Genetic code of wheat has been broken also thanks to Olomouc scientists

[Translate to en:] Na významném objevu se podílel mimo jiné i Jan Šafář.
Foto: Ota Blahoušek
Tuesday 21 August 2018, 8:00 – Text: Martina Šaradínová

The genome of common wheat, one of the most important agricultural crops, has been resolved. International Consortium for Wheat Genome Sequencing (IWGSC) has informed about the achievement of a highly accurate genome reference sequence in an article in Science. An important role in this research has been played by Olomouc scientists of the Institute of Experimental Botany (IEB) of the Academy of Sciences, which is part of the Center of the Region Haná for Biotechnological and Agricultural Research (CRH). The discovery will facilitate and streamline the process of breeding new wheat varieties with higher yields and greater resistance to adverse environmental conditions.
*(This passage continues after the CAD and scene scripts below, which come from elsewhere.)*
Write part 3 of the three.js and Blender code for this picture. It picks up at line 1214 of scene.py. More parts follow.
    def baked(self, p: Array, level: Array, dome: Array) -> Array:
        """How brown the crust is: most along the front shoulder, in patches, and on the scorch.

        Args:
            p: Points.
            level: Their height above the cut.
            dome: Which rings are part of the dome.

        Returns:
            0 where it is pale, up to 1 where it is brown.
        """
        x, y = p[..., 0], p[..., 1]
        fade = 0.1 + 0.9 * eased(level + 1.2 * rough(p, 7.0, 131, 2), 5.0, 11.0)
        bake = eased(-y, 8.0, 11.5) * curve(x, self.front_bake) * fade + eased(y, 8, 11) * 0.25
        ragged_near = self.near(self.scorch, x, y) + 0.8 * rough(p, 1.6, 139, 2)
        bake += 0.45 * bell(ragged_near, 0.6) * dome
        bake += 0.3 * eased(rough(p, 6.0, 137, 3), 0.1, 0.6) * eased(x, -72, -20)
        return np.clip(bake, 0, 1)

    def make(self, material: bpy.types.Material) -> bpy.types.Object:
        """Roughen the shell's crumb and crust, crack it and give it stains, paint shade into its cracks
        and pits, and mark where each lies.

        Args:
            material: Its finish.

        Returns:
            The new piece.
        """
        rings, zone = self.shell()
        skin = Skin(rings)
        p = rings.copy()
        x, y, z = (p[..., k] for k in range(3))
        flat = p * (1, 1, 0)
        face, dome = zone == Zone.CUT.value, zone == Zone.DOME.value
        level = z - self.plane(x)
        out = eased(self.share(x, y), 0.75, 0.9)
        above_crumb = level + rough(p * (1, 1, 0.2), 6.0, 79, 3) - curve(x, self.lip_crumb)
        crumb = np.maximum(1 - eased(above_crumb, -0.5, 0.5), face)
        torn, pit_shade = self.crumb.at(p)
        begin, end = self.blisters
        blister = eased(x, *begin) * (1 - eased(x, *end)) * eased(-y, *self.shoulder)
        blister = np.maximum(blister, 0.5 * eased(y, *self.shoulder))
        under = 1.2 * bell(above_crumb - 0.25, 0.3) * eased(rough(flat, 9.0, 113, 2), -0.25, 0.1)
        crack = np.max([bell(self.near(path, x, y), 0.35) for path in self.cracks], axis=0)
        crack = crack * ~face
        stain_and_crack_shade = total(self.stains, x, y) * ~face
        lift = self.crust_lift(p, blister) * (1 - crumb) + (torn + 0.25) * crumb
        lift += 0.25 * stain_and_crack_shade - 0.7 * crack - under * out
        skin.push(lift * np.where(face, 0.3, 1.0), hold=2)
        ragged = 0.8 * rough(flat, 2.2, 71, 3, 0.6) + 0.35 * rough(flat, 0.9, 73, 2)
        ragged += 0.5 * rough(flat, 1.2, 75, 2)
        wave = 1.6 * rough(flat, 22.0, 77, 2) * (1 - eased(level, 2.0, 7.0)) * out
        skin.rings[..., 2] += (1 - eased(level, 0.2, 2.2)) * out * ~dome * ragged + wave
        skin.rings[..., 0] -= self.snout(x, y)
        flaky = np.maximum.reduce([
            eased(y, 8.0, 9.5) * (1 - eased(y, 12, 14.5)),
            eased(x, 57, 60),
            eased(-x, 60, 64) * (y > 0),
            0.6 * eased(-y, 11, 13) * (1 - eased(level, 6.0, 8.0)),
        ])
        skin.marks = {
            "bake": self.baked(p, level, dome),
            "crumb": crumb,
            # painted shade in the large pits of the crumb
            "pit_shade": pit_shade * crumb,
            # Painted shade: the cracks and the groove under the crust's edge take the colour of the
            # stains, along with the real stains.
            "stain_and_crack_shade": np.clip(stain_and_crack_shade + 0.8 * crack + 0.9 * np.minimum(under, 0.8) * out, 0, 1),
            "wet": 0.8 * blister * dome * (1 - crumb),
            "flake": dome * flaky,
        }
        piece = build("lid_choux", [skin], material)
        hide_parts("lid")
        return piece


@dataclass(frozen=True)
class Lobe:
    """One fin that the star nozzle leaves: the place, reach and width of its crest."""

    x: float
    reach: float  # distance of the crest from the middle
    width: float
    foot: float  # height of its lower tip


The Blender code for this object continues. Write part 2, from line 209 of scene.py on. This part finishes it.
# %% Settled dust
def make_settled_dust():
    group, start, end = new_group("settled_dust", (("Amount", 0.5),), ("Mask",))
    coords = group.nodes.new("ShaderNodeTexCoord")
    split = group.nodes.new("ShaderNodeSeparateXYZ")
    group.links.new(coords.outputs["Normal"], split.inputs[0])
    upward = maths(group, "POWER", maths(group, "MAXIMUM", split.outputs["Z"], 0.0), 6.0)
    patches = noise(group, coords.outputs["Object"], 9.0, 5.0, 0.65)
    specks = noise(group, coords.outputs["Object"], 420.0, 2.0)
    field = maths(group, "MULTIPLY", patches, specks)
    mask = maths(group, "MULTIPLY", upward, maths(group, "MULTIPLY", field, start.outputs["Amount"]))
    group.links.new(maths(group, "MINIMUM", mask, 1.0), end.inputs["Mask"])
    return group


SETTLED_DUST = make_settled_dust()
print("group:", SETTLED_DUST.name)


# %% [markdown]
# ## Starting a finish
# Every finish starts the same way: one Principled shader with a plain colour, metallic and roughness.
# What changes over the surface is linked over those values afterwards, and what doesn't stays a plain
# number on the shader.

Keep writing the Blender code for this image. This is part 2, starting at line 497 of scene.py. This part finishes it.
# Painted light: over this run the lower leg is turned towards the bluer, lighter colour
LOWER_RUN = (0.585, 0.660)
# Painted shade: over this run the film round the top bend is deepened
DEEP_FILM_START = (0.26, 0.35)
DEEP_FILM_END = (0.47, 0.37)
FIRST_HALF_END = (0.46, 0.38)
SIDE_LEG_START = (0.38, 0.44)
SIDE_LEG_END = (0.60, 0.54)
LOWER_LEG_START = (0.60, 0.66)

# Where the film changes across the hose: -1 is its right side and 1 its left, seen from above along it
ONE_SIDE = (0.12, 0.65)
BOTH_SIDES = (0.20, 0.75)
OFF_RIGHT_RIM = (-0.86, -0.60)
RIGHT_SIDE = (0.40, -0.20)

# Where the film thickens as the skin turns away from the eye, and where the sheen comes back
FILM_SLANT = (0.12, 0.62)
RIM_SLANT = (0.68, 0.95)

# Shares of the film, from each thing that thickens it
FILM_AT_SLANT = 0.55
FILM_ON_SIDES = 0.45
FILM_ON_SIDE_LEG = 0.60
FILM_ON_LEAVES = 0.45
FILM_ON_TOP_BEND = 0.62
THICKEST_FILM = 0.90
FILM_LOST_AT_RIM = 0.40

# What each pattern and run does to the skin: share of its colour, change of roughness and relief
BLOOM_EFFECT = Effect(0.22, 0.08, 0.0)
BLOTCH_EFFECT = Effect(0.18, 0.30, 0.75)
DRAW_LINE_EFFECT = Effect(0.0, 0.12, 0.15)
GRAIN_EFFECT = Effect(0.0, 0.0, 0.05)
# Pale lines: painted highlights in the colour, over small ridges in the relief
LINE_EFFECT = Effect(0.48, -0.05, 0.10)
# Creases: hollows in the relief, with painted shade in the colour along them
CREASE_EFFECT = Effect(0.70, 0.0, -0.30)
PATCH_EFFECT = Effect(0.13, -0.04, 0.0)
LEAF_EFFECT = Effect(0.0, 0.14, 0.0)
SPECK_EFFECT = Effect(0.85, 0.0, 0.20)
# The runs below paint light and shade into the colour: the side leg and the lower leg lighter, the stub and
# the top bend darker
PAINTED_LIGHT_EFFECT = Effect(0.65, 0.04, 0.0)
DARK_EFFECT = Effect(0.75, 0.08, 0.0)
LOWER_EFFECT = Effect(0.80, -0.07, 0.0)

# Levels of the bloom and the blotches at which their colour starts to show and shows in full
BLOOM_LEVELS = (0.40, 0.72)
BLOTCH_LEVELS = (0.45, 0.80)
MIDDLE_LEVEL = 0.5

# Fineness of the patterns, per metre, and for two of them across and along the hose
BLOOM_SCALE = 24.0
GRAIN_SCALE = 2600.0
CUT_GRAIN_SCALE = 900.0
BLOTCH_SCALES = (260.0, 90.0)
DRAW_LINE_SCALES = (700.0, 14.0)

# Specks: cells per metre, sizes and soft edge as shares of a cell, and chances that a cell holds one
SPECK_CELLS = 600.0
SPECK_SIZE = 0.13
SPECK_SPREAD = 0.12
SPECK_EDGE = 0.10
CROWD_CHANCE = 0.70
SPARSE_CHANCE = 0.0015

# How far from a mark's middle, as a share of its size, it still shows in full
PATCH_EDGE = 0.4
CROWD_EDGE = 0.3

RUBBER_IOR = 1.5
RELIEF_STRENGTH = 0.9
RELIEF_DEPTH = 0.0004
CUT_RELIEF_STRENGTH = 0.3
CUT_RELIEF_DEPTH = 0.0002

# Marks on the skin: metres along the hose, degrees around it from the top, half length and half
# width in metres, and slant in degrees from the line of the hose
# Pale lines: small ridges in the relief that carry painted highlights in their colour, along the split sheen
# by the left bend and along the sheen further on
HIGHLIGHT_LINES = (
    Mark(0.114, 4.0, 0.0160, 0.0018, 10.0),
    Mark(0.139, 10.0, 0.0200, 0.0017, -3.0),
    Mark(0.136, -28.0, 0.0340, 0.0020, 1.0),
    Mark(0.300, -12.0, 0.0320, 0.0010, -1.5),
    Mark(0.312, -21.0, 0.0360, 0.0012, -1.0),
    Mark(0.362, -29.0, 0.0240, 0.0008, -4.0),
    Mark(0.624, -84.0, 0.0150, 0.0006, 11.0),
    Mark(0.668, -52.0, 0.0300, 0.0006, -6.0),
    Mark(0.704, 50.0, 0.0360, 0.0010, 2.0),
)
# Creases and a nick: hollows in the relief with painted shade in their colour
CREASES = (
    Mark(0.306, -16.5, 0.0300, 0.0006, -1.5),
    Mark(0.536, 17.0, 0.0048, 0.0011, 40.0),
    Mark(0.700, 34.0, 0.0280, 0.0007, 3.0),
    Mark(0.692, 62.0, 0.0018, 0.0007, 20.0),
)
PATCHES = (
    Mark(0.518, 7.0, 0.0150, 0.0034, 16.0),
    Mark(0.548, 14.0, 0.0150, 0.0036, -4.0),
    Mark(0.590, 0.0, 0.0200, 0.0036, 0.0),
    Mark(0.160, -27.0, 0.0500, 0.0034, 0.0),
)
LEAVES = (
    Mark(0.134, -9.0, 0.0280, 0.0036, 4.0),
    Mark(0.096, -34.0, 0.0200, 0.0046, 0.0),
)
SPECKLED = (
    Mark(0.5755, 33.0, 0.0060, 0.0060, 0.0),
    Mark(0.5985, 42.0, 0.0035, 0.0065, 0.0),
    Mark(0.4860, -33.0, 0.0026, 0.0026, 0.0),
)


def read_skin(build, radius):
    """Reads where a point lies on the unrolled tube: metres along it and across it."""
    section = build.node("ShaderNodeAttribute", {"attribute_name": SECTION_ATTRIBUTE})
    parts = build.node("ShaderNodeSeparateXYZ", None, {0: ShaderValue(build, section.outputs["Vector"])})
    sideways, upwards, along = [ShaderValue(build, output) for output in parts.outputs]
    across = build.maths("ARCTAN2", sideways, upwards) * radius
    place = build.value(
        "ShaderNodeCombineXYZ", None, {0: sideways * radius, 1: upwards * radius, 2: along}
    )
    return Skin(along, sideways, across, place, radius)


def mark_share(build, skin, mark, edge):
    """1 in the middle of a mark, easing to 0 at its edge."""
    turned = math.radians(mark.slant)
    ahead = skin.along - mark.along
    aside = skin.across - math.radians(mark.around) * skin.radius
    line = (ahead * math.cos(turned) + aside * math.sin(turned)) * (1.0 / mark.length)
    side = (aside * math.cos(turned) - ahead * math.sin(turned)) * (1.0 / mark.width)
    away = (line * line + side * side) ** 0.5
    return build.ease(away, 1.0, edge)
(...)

Reading the hereditary information of wheat has long been considered impossible. The genome of this key crop for human nutrition is enormous and the complexity of genetic information on wheat is five times greater than the one of humans. It consists of three mutually similar subgenomes, and most of the genome consists of many repetitive DNA regions. The whole research was based on the method of chromosome sorting using flow cytometry developed by Olomouc researchers, who are the only ones in the world to use it.

“This process has allowed us to divide large and complex genetic information into smaller parts – chromosomes, which greatly simplified DNA reading and subsequent arrangement of read sections. Our laboratory thus supplied the DNA of individual chromosomes to collaborating laboratories in different parts of the world. We have obtained a very precise and very accurate text of genetic information of wheat,” said Jaroslav Doležel, head of the Center of Structural and Functional Plant Genomics at IEB and CRH Scientific Director. According to him, scientists now know the sequences of all 21 wheat chromosomes, the precise location of 107,891 genes and more than four million molecular markers.

Another benefit of Czech science was the preparation of so-called BAC libraries, thanks to which it was possible to read longer sections of the text of the genetic information. In the BAC libraries preparation, Olomouc scientists are the world’s pioneers and are considered the best in the world. In special freezers they store at a temperature of minus 80 degrees Celsius to 2.5 million clones of wheat DNA. Last but not least, the researchers successfully devoted themselves to the sequencing three of 21 wheat chromosomes. Other methods, such as optical mapping, have been involved in research.

The importance of Olomouc researchers as well as their cooperation with foreign colleagues was appreciated by IEB Director Martin Vágner. “It was a gigantic task involving roughly two hundred scientists from twenty countries. I am glad that our Olomouc workplace, which was one of the founding members of the international consortium in 2003, played a key role in the project. Their efforts and the importance of their work are extraordinary,” he added.

With in-depth knowledge of genetic information, breeders can now faster identify genes responsible for yield, grain quality, resistance to disease and pests and genes crucial for better overcoming periods of drought. In the future, this achievement will be of great importance in using new genetic modification methods.